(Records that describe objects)
┄┄┄┄┄┄┄┄┄┄┄┄┄┄┄┄┄┄┄┄
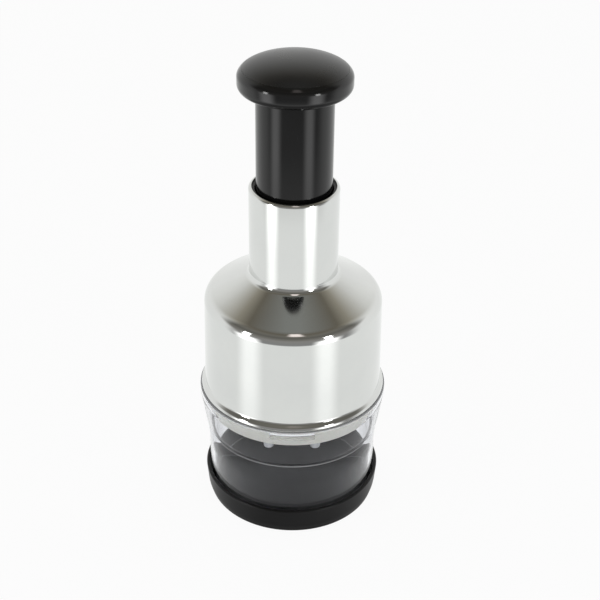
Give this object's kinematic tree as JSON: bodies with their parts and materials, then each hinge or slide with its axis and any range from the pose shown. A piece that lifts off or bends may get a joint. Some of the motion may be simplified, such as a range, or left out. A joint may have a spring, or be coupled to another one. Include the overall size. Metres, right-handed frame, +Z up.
{
  "type": "plunger food chopper",
  "caption": "Hand food chopper: a palm knob on a sprung plunger drives a zigzag blade down through a clear cup onto a shallow base, turning it a little with each press.",
  "frame": {"origin": "centre of the base's underside, on the surface the chopper stands on", "axes": "+Z up along the plunger's axis; the stroke, the blades' turn and the cups share it"},
  "size_m": [0.089, 0.089, 0.2257],
  "materials": {
    "black_base": "semi-gloss",
    "clear_plastic": "clear, polished",
    "cream_plastic": "satin",
    "polished_steel": "polished",
    "dark_plastic": "moulded",
    "black_ring": "satin",
    "slide_plastic": "smooth",
    "plate_steel": "brushed",
    "screw_steel": "turned",
    "spring_steel": "drawn wire",
    "white_plastic": "satin",
    "blade_steel": "ground",
    "rod_steel": "drawn",
    "black_shaft": "gloss",
    "bush_brass": "turned",
    "black_knob": "gloss",
    "satin_cap": "satin"
  },
  "bodies": {
    "housing": {"steel_shell": "polished_steel", "housing_core": "dark_plastic", "collar": "cream_plastic", "scraper_snap_ring": "spring_steel", "mouth_ring": "black_ring", "drive_nut": "slide_plastic", "pawl_ring": "slide_plastic", "nut_retainer": "plate_steel", "retainer_screws": "screw_steel", "lower_spring_seat": "slide_plastic", "return_spring": "spring_steel"},
    "plunger": {"plunger_shaft": "black_shaft", "rod_bush": "bush_brass", "upper_spring_seat": "slide_plastic", "knob": "black_knob", "knob_screws": "screw_steel", "palm_cap": "satin_cap"},
    "blade_unit": {"zigzag_blade": "blade_steel", "blade_pins": "screw_steel", "blade_carrier": "white_plastic", "carrier_cover": "white_plastic", "carrier_screws": "screw_steel", "spiral_rod": "rod_steel", "rod_washers": "screw_steel", "rod_circlip": "spring_steel"},
    "scraper_disc": {"scraper": "white_plastic"},
    "food_cup": {"clear_cup": "clear_plastic"},
    "base": {"base_cup": "black_base"}
  },
  "joints": [
    {"name": "plunger_slide", "type": "slide", "parent": "housing", "child": "plunger", "axis": [0, 0, -1], "range_m": [0, 0.042], "stiffness_N_per_m": 600, "springref_m": -0.015, "deforming": ["return_spring"]},
    {"name": "blade_turn", "type": "hinge", "parent": "plunger", "child": "blade_unit", "pos_m": [0, 0, 0], "axis": [0, 0, 1], "range_deg": [0, 30.5]},
    {"name": "scraper_turn", "type": "hinge", "parent": "housing", "child": "scraper_disc", "pos_m": [0, 0, 0], "axis": [0, 0, 1], "range_deg": [0, 30.5]},
    {"name": "cup_twist", "type": "hinge", "parent": "housing", "child": "food_cup", "pos_m": [0, 0, 0], "axis": [0, 0, 1], "range_deg": [0, 40]},
    {"name": "base_pull", "type": "slide", "parent": "food_cup", "child": "base", "axis": [0, 0, -1], "range_m": [0, 0.012]}
  ],
  "couplings": [
    {"joint": "blade_turn", "follows": "plunger_slide", "rad_per_m": 12.467},
    {"joint": "scraper_turn", "follows": "plunger_slide", "rad_per_m": 12.467}
  ]
}
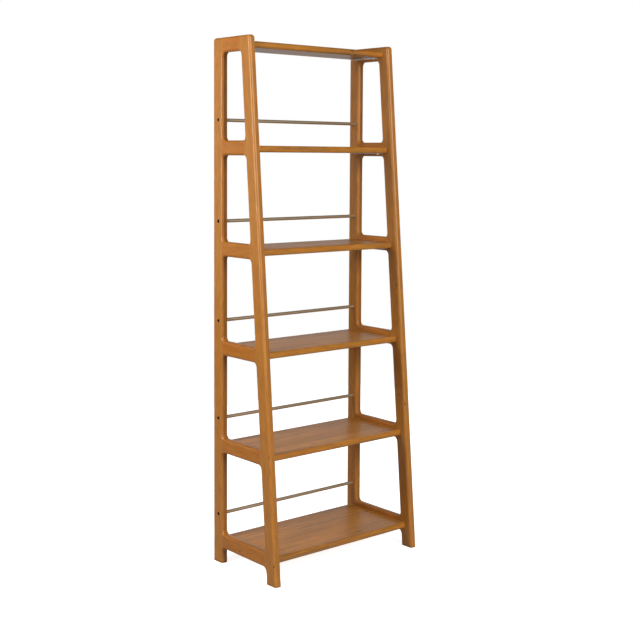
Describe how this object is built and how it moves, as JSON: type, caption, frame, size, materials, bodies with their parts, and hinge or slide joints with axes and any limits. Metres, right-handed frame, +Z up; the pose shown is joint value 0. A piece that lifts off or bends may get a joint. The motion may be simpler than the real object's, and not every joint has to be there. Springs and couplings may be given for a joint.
{
  "type": "ladder shelf",
  "caption": "Tall open storage shelf with leaning wooden side frames, boards that get deeper towards the floor, and slim metal back bars.",
  "frame": {"origin": "on the floor, under the middle of the shelf's overall box", "axes": "+Z up, +X to the shelf's right seen from the front, -Y towards the person using it"},
  "size_m": [0.638, 0.358, 1.8],
  "materials": {
    "post_wood": "solid hardwood with the grain upright, satin lacquer",
    "rail_wood": "solid hardwood with the grain front to back, satin lacquer",
    "shelf_wood": "glued solid staves with the grain left to right, satin lacquer",
    "bar_metal": "steel rod with a satin antique bronze finish",
    "bracket_steel": "zinc plated steel angle",
    "black_screws": "black oxide socket screws",
    "bright_screws": "zinc plated wood screws"
  },
  "bodies": {
    "root": {"left_rear_post": "post_wood", "left_front_post": "post_wood", "left_rail_1": "rail_wood", "left_rail_2": "rail_wood", "left_rail_3": "rail_wood", "left_rail_4": "rail_wood", "left_rail_5": "rail_wood", "left_rail_6": "rail_wood", "right_rear_post": "post_wood", "right_front_post": "post_wood", "right_rail_1": "rail_wood", "right_rail_2": "rail_wood", "right_rail_3": "rail_wood", "right_rail_4": "rail_wood", "right_rail_5": "rail_wood", "right_rail_6": "rail_wood", "shelf_1": "shelf_wood", "shelf_2": "shelf_wood", "shelf_3": "shelf_wood", "shelf_4": "shelf_wood", "shelf_5": "shelf_wood", "shelf_6": "shelf_wood", "back_bar_1": "bar_metal", "back_bar_2": "bar_metal", "back_bar_3": "bar_metal", "back_bar_4": "bar_metal", "back_bar_5": "bar_metal", "left_bracket_1": "bracket_steel", "left_bracket_2": "bracket_steel", "left_bracket_3": "bracket_steel", "left_bracket_4": "bracket_steel", "left_bracket_5": "bracket_steel", "left_bracket_6": "bracket_steel", "right_bracket_1": "bracket_steel", "right_bracket_2": "bracket_steel", "right_bracket_3": "bracket_steel", "right_bracket_4": "bracket_steel", "right_bracket_5": "bracket_steel", "right_bracket_6": "bracket_steel", "left_bar_screws": "black_screws", "left_shelf_screws": "bright_screws", "left_rail_screws": "bright_screws", "right_bar_screws": "black_screws", "right_shelf_screws": "bright_screws", "right_rail_screws": "bright_screws"}
  },
  "joints": []
}
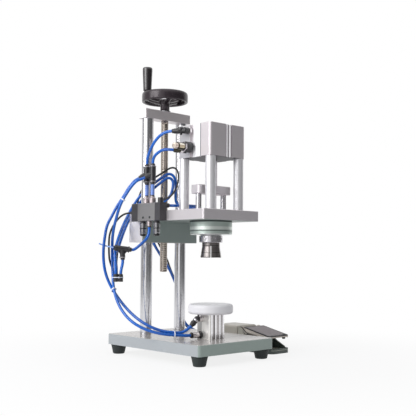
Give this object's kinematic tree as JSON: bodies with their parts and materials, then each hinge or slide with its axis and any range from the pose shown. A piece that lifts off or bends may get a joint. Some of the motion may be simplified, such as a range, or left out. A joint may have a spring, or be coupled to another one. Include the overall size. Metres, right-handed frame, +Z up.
{
  "type": "pneumatic capping machine",
  "caption": "Bench-top pneumatic bottle capping press: column stand, screw-adjusted head with pressing cylinder and jaw collet, lifting rest and foot pedal.",
  "frame": {"origin": "centre of the bottle rest's top face, on the spindle axis, with the rest at the bottom of its stroke", "axes": "+Z up along the spindle, +X to the machine's right, +Y from the front to the columns at the back"},
  "size_m": [0.3645, 0.292, 0.6259],
  "materials": {
    "grey_paint": "satin grey-green enamel",
    "green_paint": "dark green-grey textured paint",
    "beige_paint": "beige satin paint",
    "pedal_plate": "ribbed brown-grey covering on sheet metal",
    "black_rubber": "matt moulded rubber",
    "hard_chrome": "polished hard chrome",
    "bright_steel": "machined and polished",
    "dark_steel": "dark ground tool steel",
    "anodised_plate": "fine milled, clear anodised",
    "bronze": "turned bearing bronze",
    "nickel_brass": "turned, lightly nickelled",
    "dark_wheel": "satin dark brown-black thermoset",
    "black_gloss": "polished black thermoset",
    "black_plastic": "moulded black plastic",
    "white_acetal": "turned white acetal, slightly translucent",
    "blue_hose": "smooth blue polyurethane tube",
    "black_hose": "smooth black polyurethane tube"
  },
  "bodies": {
    "stand": {"base_plate": "grey_paint", "base_feet": "black_rubber", "columns": "hard_chrome", "crossbar": "anodised_plate", "thrust_bush": "bronze", "lift_barrel": "anodised_plate", "lift_fittings": "black_plastic", "pedal_base": "green_paint", "pedal_body": "beige_paint"},
    "screw": {"lead_screw": "bright_steel", "handwheel": "dark_wheel", "handle_spindle": "bright_steel"},
    "grip": {"handle_grip": "black_gloss"},
    "carriage": {"carriage_block": "anodised_plate", "head_plate": "anodised_plate", "screw_nut": "bronze", "column_bushes": "bronze", "guide_bushes": "bronze", "head_posts": "bright_steel", "cylinder_barrel": "anodised_plate", "cylinder_caps": "anodised_plate", "collet_core": "dark_steel", "valve_body": "anodised_plate", "valve_end_caps": "black_plastic", "silencers": "nickel_brass", "valve_fittings": "nickel_brass", "pilot_fittings": "black_plastic", "hose_tees": "black_plastic", "flow_control": "black_plastic", "exhaust_valve": "nickel_brass", "supply_tee": "black_plastic", "hose_coupling": "black_plastic", "hose_cylinder_top": "blue_hose", "hose_cylinder_bottom": "blue_hose", "hose_risers": "blue_hose", "hose_supply": "blue_hose", "hose_branch": "blue_hose", "hose_control": "blue_hose", "hose_lift_outer": "blue_hose", "hose_lift_inner": "blue_hose", "hose_pedal_feed": "blue_hose", "hose_pilot_front": "black_hose", "hose_pilot_rear": "black_hose"},
    "press": {"piston": "anodised_plate", "piston_rod": "hard_chrome", "yoke": "bright_steel", "push_rods": "hard_chrome", "closing_disc": "bright_steel", "closing_ring": "bright_steel"},
    "lift": {"lift_piston": "bright_steel", "platen": "white_acetal"},
    "spool": {"valve_spool": "bright_steel"},
    "treadle": {"pedal_treadle": "pedal_plate"},
    "plunger": {"pedal_plunger": "bright_steel"},
    "jaw_1": {"collet_jaw_1": "dark_steel"},
    "jaw_2": {"collet_jaw_2": "dark_steel"},
    "jaw_3": {"collet_jaw_3": "dark_steel"},
    "jaw_4": {"collet_jaw_4": "dark_steel"},
    "jaw_5": {"collet_jaw_5": "dark_steel"},
    "jaw_6": {"collet_jaw_6": "dark_steel"}
  },
  "joints": [
    {"name": "screw_turn", "type": "hinge", "parent": "stand", "child": "screw", "pos_m": [0, 0.1515, 0.3], "axis": [0, 0, 1], "range_deg": [-9004, 4954]},
    {"name": "grip_spin", "type": "hinge", "parent": "screw", "child": "grip", "pos_m": [-0.03532, 0.17028, 0.49], "axis": [0, 0, 1], "continuous": true},
    {"name": "carriage_slide", "type": "slide", "parent": "stand", "child": "carriage", "axis": [0, 0, 1], "range_m": [-0.055, 0.1], "deforming": ["hose_lift_outer", "hose_lift_inner", "hose_pedal_feed", "hose_pilot_front", "hose_pilot_rear"]},
    {"name": "press_stroke", "type": "slide", "parent": "carriage", "child": "press", "axis": [0, 0, -1], "range_m": [0, 0.02]},
    {"name": "lift_stroke", "type": "slide", "parent": "stand", "child": "lift", "axis": [0, 0, 1], "range_m": [0, 0.02]},
    {"name": "spool_shuttle", "type": "slide", "parent": "carriage", "child": "spool", "axis": [0, 1, 0], "range_m": [-0.003, 0.003]},
    {"name": "pedal_press", "type": "hinge", "parent": "stand", "child": "treadle", "pos_m": [0.17475, 0.056, -0.066], "axis": [1, 0, 0], "range_deg": [0, 8], "stiffness_Nm_per_rad": 1.5, "springref_deg": -20.05},
    {"name": "plunger_stroke", "type": "slide", "parent": "stand", "child": "plunger", "axis": [0, 0, -1], "range_m": [0, 0.0049]},
    {"name": "jaw_1_close", "type": "hinge", "parent": "carriage", "child": "jaw_1", "pos_m": [0.01304, 0.00349, 0.132], "axis": [-0.2588, 0.9659, 0], "range_deg": [0, 3.25]},
    {"name": "jaw_2_close", "type": "hinge", "parent": "carriage", "child": "jaw_2", "pos_m": [0.00349, 0.01304, 0.132], "axis": [-0.9659, 0.2588, 0], "range_deg": [0, 3.25]},
    {"name": "jaw_3_close", "type": "hinge", "parent": "carriage", "child": "jaw_3", "pos_m": [-0.00955, 0.00955, 0.132], "axis": [-0.7071, -0.7071, 0], "range_deg": [0, 3.25]},
    {"name": "jaw_4_close", "type": "hinge", "parent": "carriage", "child": "jaw_4", "pos_m": [-0.01304, -0.00349, 0.132], "axis": [0.2588, -0.9659, 0], "range_deg": [0, 3.25]},
    {"name": "jaw_5_close", "type": "hinge", "parent": "carriage", "child": "jaw_5", "pos_m": [-0.00349, -0.01304, 0.132], "axis": [0.9659, -0.2588, 0], "range_deg": [0, 3.25]},
    {"name": "jaw_6_close", "type": "hinge", "parent": "carriage", "child": "jaw_6", "pos_m": [0.00955, -0.00955, 0.132], "axis": [0.7071, 0.7071, 0], "range_deg": [0, 3.25]}
  ],
  "couplings": [
    {"joint": "screw_turn", "follows": "carriage_slide", "rad_per_m": -1570.8},
    {"joint": "plunger_stroke", "follows": "pedal_press", "m_per_rad": 0.034},
    {"joint": "jaw_1_close", "follows": "press_stroke", "rad_per_m": 2.8},
    {"joint": "jaw_2_close", "follows": "press_stroke", "rad_per_m": 2.8},
    {"joint": "jaw_3_close", "follows": "press_stroke", "rad_per_m": 2.8},
    {"joint": "jaw_4_close", "follows": "press_stroke", "rad_per_m": 2.8},
    {"joint": "jaw_5_close", "follows": "press_stroke", "rad_per_m": 2.8},
    {"joint": "jaw_6_close", "follows": "press_stroke", "rad_per_m": 2.8}
  ]
}
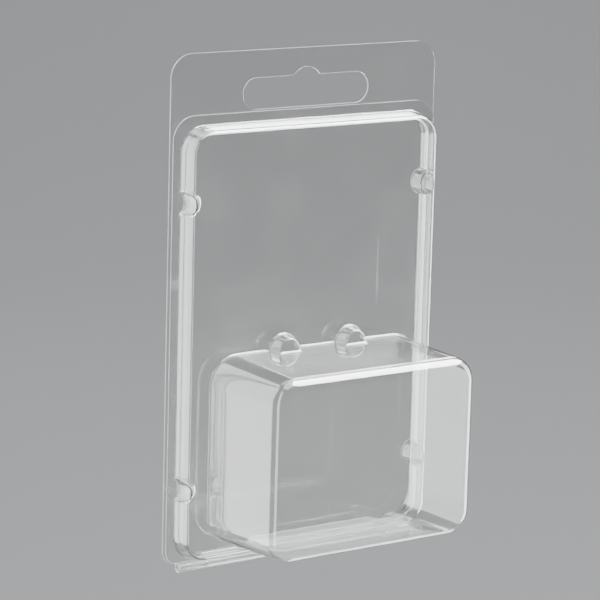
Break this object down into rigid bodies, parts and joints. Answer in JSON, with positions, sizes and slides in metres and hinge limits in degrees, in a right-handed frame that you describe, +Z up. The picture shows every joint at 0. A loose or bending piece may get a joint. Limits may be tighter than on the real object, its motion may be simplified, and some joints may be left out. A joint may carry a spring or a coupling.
{
  "type": "plastic clamshell pack",
  "caption": "Clear hang-tab clamshell pack: a flat card with a euro slot, hinged at the bottom to a front with a shallow tray and a deep product box.",
  "frame": {"origin": "centre of the hang slot, on the rear face of the card", "axes": "+Z up, +X to the right seen from the front, +Y to the rear; the product box stands forward along -Y"},
  "size_m": [0.0674, 0.0286, 0.1084],
  "materials": {
    "clear_sheet": "clear, glossy, with faint handling scuffs"
  },
  "bodies": {
    "back_half": {"back_shell": "clear_sheet", "living_hinge": "clear_sheet"},
    "front_half": {"front_shell": "clear_sheet"}
  },
  "joints": [
    {"name": "front_swing", "type": "hinge", "parent": "back_half", "child": "front_half", "pos_m": [0, -0.00055, -0.09855], "axis": [1, 0, 0], "range_deg": [0, 180], "deforming": ["living_hinge"]}
  ]
}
┄┄┄┄┄┄┄┄┄┄┄┄┄┄┄┄┄┄┄┄
Task instructions:
In the listing above, find the line containing "Break this object" and please quote exactly that line through the last one, and no other lines.

The result:
Break this object down into rigid bodies, parts and joints. Answer in JSON, with positions, sizes and slides in metres and hinge limits in degrees, in a right-handed frame that you describe, +Z up. The picture shows every joint at 0. A loose or bending piece may get a joint. Limits may be tighter than on the real object, its motion may be simplified, and some joints may be left out. A joint may carry a spring or a coupling.
{
  "type": "plastic clamshell pack",
  "caption": "Clear hang-tab clamshell pack: a flat card with a euro slot, hinged at the bottom to a front with a shallow tray and a deep product box.",
  "frame": {"origin": "centre of the hang slot, on the rear face of the card", "axes": "+Z up, +X to the right seen from the front, +Y to the rear; the product box stands forward along -Y"},
  "size_m": [0.0674, 0.0286, 0.1084],
  "materials": {
    "clear_sheet": "clear, glossy, with faint handling scuffs"
  },
  "bodies": {
    "back_half": {"back_shell": "clear_sheet", "living_hinge": "clear_sheet"},
    "front_half": {"front_shell": "clear_sheet"}
  },
  "joints": [
    {"name": "front_swing", "type": "hinge", "parent": "back_half", "child": "front_half", "pos_m": [0, -0.00055, -0.09855], "axis": [1, 0, 0], "range_deg": [0, 180], "deforming": ["living_hinge"]}
  ]
}